Crianças são naturalizadas em venda de acarajé e baianas são resistentes à conscientização

A cena de crianças comercializando acarajé nas praias de Salvador sempre foi frequente. Esse “auxílio”, geralmente prestado pelos filhos, às baianas não é novo: a questão é cultural e vem desde o início da profissão. O problema é que o ato é ilegal e é configurado como trabalho infantil, passível de multa no valor de R$ 450 reais por criança.

Na semana em que o Dia Mundial Contra o Trabalho Infantil é celebrado, a Bahia ainda carece de mobilizações para exterminar a naturalização do trabalho de crianças com as baianas de acarajé. A Superintendência Regional do Trabalho na Bahia (SRT-BA) está promovendo encontros com as profissionais em diversos bairros e municípios baianos.

O encontro é para conscientizá-las sobre os malefícios que o trabalho infantil causa na vida das crianças e adolescentes. A ação conta com o apoio do Ministério Público da Bahia (MP-BA), da Secretaria Municipal de Políticas para Mulheres, Infância e Juventude (SPMJ) e da Associação Nacional das Baianas de Acarajé (Abam). Os encontros já foram realizados em Itapuã, Paripe, Vera Cruz, Cajazeiras e Cidade Baixa, registrando uma baixa adesão das baianas.

Na Bahia 241 mil crianças e adolescentes trabalham irregularmente; só em Salvador e Região Metropolitana são 77 mil. Para o coordenador do projeto de Fiscalização de Combate ao Trabalho Infantil da SRT/BA, Antônio Inocêncio, as baianas são resistentes às mudanças e afirmam que as alterações atingem a tradição da profissão.

“Nós precisamos desconstruir essa ideia de que o trabalho infantil é importante para a dignidade da pessoa, tira do mundo das drogas. É necessária uma conscientização para que não haja uma naturalização do trabalho infantil. É uma coisa cultural e as baianas precisam entender que a tradição será mantida mesmo sem o trabalho precoce. O trabalho pode ser passado sem que a criança seja submetida a situações de risco”, argumentou.

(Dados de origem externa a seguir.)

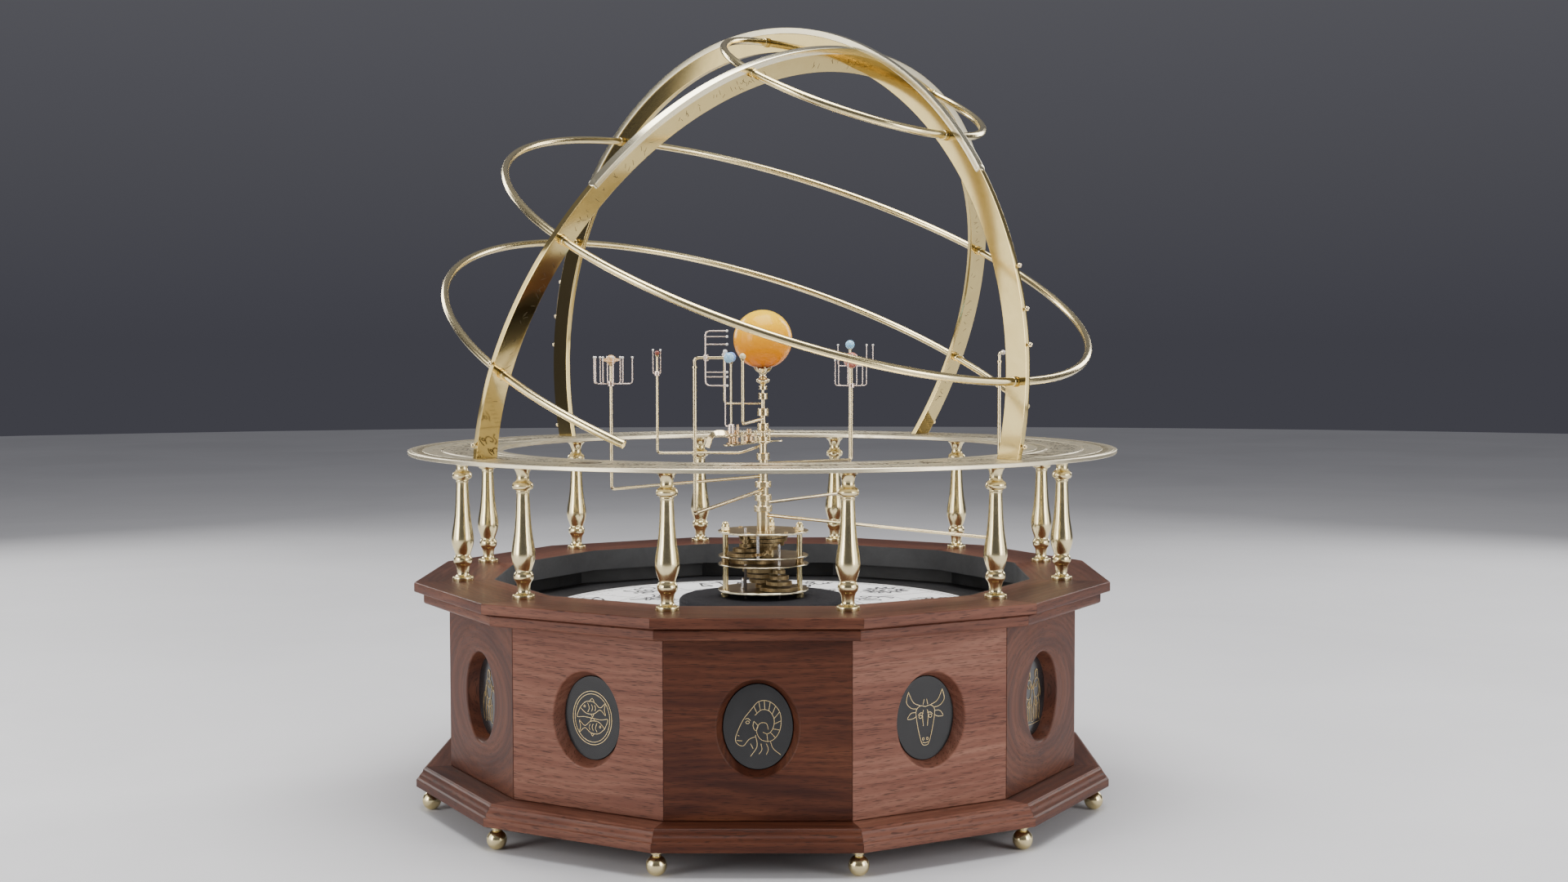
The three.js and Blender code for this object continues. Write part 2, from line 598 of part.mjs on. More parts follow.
// Uranus lies on its side: an upright bar on the hook holds its moon wires level.
function uranusFrame(p) {
  const z = p.ball[0];
  const { hub } = uranusHook;
  const centre = beside(p, hub, z);
  const collar = hoop(p.wire * HOOK_SHARE + GAP, 3.2, -2, 2, 10).rotateY(Math.PI / 2);
  const parts = [collar.rotateZ(toRad(p.azimuth)).translate(...centre.toArray())];
  const out = (offset) => beside(p, hub, z + offset).add(at(2.4, p.azimuth, 0));
  const lowest = Math.min(...uranusMoons.offsets);
  const highest = Math.max(...uranusMoons.offsets);
  parts.push(rodBetween(out(lowest - 0.6), out(highest + 0.6), 0.8, 5));
  uranusMoons.offsets.forEach((offset) => {
    const tip = beside(p, hub + uranusMoons.reach, z + offset).add(at(2.4, p.azimuth, 0));
    parts.push(rodBetween(out(offset), tip, 0.6, 4), ballAt(tip, 1.3, 4, 2));
  });
  return join(...parts);
}

function saturnBall(p) {
  const centre = at(p.reach, p.azimuth, p.ball[0]);
  const halo = hoop(p.ball[1] - 2, 9.4, -0.5, 0.5, 16).rotateX(toRad(10)).translate(...centre.toArray());
  return join(ballAt(centre, p.ball[1]), halo);
}

function buildPlanets() {
  planets.forEach((p, index) => {
    const hookEnd = { uranus: uranusHook.planet - p.ball[1] - GAP, pluto: plutoHook }[p.name];
    let geometry;
    if (p.name === 'earth') geometry = earthArm(index);
    else if (hookEnd) geometry = hookedArm(index, hookEnd);
    else geometry = armGeometry(index);
    add(`${p.name}_arm`, geometry, brass);
    const offset = { uranus: uranusHook.planet, pluto: plutoHook + p.ball[1] + GAP }[p.name] ?? 0;
    const ball = p.name === 'saturn' ? saturnBall(p) : ballAt(beside(p, offset, p.ball[0]), p.ball[1]);
    add(p.name, ball, { color: ballColours[p.name], roughness: 0.4, metalness: 0 });
  });
  const find = (name) => planets.find((p) => p.name === name);
  add('moon_arm', moonArm(find('earth')), steel);
  add('mars_moons', moonBasket(find('mars'), marsMoons, 0.5), steel);
  add('jupiter_moons', moonBasket(find('jupiter'), jupiterMoons), steel);
  add('saturn_moons', moonBasket(find('saturn'), saturnMoons), steel);
  add('neptune_moons', moonBasket(find('neptune'), neptuneMoons), steel);
  add('uranus_moons', uranusFrame(find('uranus')), steel);
}

buildCabinet();
buildPad();
buildBalustrade();
buildDome();
buildFrame();
buildCentre();
buildLayshafts();
buildPlanets();

export default orrery;
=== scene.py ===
"""Looks of the orrery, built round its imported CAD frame.

Shape sizes are in millimetres and become metres when a piece is made. +Z is up, and azimuths run in
degrees from the front (-Y) towards +X.
"""
import math
import random

import bmesh
import bpy
from mathutils import Matrix, Vector


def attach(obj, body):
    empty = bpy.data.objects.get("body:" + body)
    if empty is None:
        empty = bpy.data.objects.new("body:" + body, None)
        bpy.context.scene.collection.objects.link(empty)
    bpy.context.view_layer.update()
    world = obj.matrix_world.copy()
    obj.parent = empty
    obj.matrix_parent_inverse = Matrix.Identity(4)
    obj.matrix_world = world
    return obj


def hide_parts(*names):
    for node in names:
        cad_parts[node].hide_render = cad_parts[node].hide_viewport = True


MM = 0.001
TAU = 2 * math.pi
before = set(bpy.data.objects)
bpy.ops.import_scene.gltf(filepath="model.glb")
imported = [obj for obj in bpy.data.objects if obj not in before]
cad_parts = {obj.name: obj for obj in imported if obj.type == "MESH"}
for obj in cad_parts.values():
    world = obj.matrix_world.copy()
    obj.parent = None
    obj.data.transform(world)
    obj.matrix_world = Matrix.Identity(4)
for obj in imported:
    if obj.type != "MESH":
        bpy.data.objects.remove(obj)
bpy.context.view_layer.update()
rng = random.Random(7)


# ------------------------------------------------------------------ camera, light and floor
camera = bpy.data.objects.new("camera", bpy.data.cameras.new("camera"))
bpy.context.scene.collection.objects.link(camera)
bpy.context.scene.camera = camera
camera.data.sensor_width = 36
camera.data.lens = 44.59
camera.data.clip_end = 50
camera.matrix_world = (
    Matrix.Translation((0.0355, -2.1122, 0.4913))
    @ Matrix.Rotation(math.radians(0.343), 4, "Z")
    @ Matrix.Rotation(math.radians(87.047), 4, "X")
    @ Matrix.Rotation(math.radians(-0.098), 4, "Z")
)


def softbox(name, place, aim, wide, high, power, colour=(1, 1, 1)):
    light = bpy.data.lights.new(name, "AREA")
    light.shape = "RECTANGLE"
    light.size, light.size_y = wide, high
    light.energy = power
    light.color = colour
    o = bpy.data.objects.new(name, light)
    bpy.context.scene.collection.objects.link(o)
    o.location = place
    o.rotation_mode = "QUATERNION"
    o.rotation_quaternion = (Vector(aim) - Vector(place)).to_track_quat("-Z", "Y")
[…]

Em apenas um dia de fiscalização nas praias de Itapuã e Piatã, realizada no dia 7 de abril, cinco baianas foram notificadas, uma foi autuada e diversas foram orientadas. De acordo com Inocêncio, as fiscalizações devem acontecer com maior frequência para que as baianas entendam que o trabalho infantil “não é aceitável”.

A presidente da Abam, Rita Santos, conta que também era irredutível à mudança no início, e que só percebeu que algo poderia estar errado ao perceber que as crianças andam até 2 km com a bandeja na cabeça vendendo acarajé.

“Essa criança pode encontrar várias coisas pela frente: pedófilo, ladrão, traficante. Tudo pode acontecer e ela está vulnerável. Fora o contato com faca, óleo quente e outros objetos que são perigosos”, afirmou Rita. Ela conta que as filhas delas também trabalharam aos 13 anos a auxiliando a vender acarajé em Patamares.

“Mesmo sendo irregular, antigamente as crianças não saiam mercando. Tinha o ponto e ninguém invadia o ponto da outra. Agora as meninas andam 2 km sozinhas na praia. Antigamente elas não saiam de perto. Hoje em dia tem até disputa entre as baianas, principalmente na Praia do Flamengo e em Stella Maris”, contou.

Rita disse que para conseguir a adesão das baianas está falando da questão pelo lado financeiro. “Eu disse que isso ia afetar o bolso delas. Porque a multa é de R$ 450 por criança e tem baiana que leva logo quatro pra trabalhar”, disse. As reuniões estão programadas para serem realizadas em 10 prefeituras-bairros de Salvador além de outros municípios que possuem orla, como Camaçari, Candeias, Lauro de Freitas, Madre de Deus, Itaparica e Mar Grande.

Para a secretária de Políticas para Mulheres, Infância e Juventude – SPMJ, Taíssa Gama, é importante uma conscientização antes da multa. “Diversos casos estão sendo identificados pelos órgãos responsáveis. Conscientizar as baianas de que isso é errado é uma necessidade. Há o perigo de queimadura, assédio sexual, sem contar com o cansaço das crianças, que acabam perdendo o foco na escola”, ressaltou.